"Perhaps the most impressive of all the cookbook blogs are the three devoted to the 2004 edition of Gourmet magazine's "The Gourmet Cookbook" -- all 5¼ pounds and 1,300-odd recipes of it. Befitting this culinary Everest, all three writers are overachievers in their professional lives."

--Lee Gomes, The Wall Street Journal, May 28, 2008
"I should have told you before how much I've been enjoying reading your thoughts. You seem like such a great cook."

--Ruth Reichl, Editor-in-Chief of Gourmet Magazine, June 8 2008, comment on "Chocolate Velvet Ice Cream".

Friday, April 20, 2007

Grilled Shrimp Remoulade

Here's a small tip if you cook Grilled Shrimp Remoulade. Clue in your fellow diners that the shrimps still have the shells on. Don and O'Malley noticed belatedly that I was peeling mine, looked at each other, and said, "Oh, no wonder the shrimp seemed a little crunchy!"
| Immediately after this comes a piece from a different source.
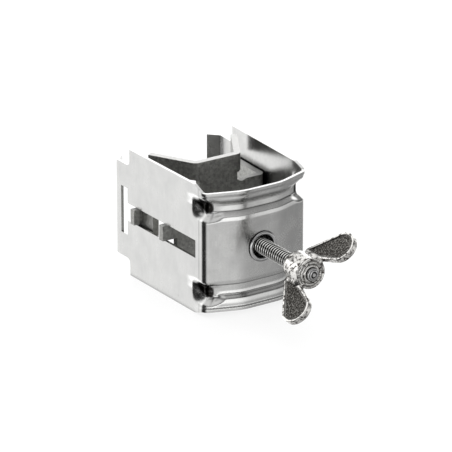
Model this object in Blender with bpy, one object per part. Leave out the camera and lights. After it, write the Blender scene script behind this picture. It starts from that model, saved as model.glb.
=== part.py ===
"""Folded sheet-metal pole clamp with a sliding jaw and a wing screw.

The screw runs along Y with its wings at the -Y end, the pole stands along Z between the jaw and the
rear flanges, and X is across the two walls. The shapes are drawn with y = 0 on the front face and
z = 0 at half height. The empty clamp_origin then lifts them so that the lower wall edges stand at
z = 0 and the world origin is under the middle of the whole clamp.
"""
import math

import bmesh
import bpy
from mathutils import Matrix, Vector

MM = 0.001
GAP = 0.3 * MM                                  # running gap between touching pieces

# Folded body
SHEET = 1.5 * MM                                # thickness of the body sheet
BODY_HALF_HEIGHT = 33.5 * MM
LIP_HALF_HEIGHT = 31.0 * MM                     # the front facets are lower than the walls
LIP_SLOPE_Y = (8.0 * MM, 15.0 * MM)             # where the edge climbs from the lip to the wall
FACET_X = 11.1 * MM                             # half width of the middle front facet
CORNER_X = 29.45 * MM                           # outer wall face at the front corner
CORNER_Y = 6.5 * MM                             # how far the side facets fall back
CORNER_RADIUS = 4.0 * MM
FACET_RADIUS = 3.0 * MM
WALL_FLARE = math.radians(1.46)                 # each wall opens outwards towards the rear
WALL_END_Y = 71.9 * MM
STRIP_HALF_HEIGHT = 24.8 * MM                   # the rear strip that carries the flange
STEP_RADIUS = 2.5 * MM
FLANGE_Y = 83.9 * MM                            # the flange bend
FLANGE_FROM_Y_AXIS = math.radians(45.0)         # how far it is folded inwards
FLANGE_LENGTH = 7.6 * MM
FLANGE_RADIUS = 2.6 * MM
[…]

The reason you don't notice the shrimp are still in their shells is because they are tossed with a fine remoulade. I used to think remoulade was fancy tartar sauce, but this version is more like a thick and spicy mustard vinaigrette with some chopped dill pickle thrown in. Man oh man, is it good, and is this ever a messy dish. It's a bring-the-roll-of-paper-towels-to-the-table dish, and you still have to suck all ten of your fingers.

I happen to think grilling is one of the best ways to prepare shrimp, and I did go to the trouble of skewering the little buggers for ease of turning. Grilled shrimp somehow transcends itself. It's fabulous.

My friend Elizabeth and I had a moment of hesitation while making the remoulade--it calls for a teaspoon and a half of cayenne.We hedged our bets a little bit and just put in a teaspoon, and for me that was the perfect amount of heat.

We ate the shrimp with jasmine rice, salad and baked sweet potatoes--my only regret is that I cut the recipe in half to serve four instead of eight which means, sadly, no leftovers for lunch!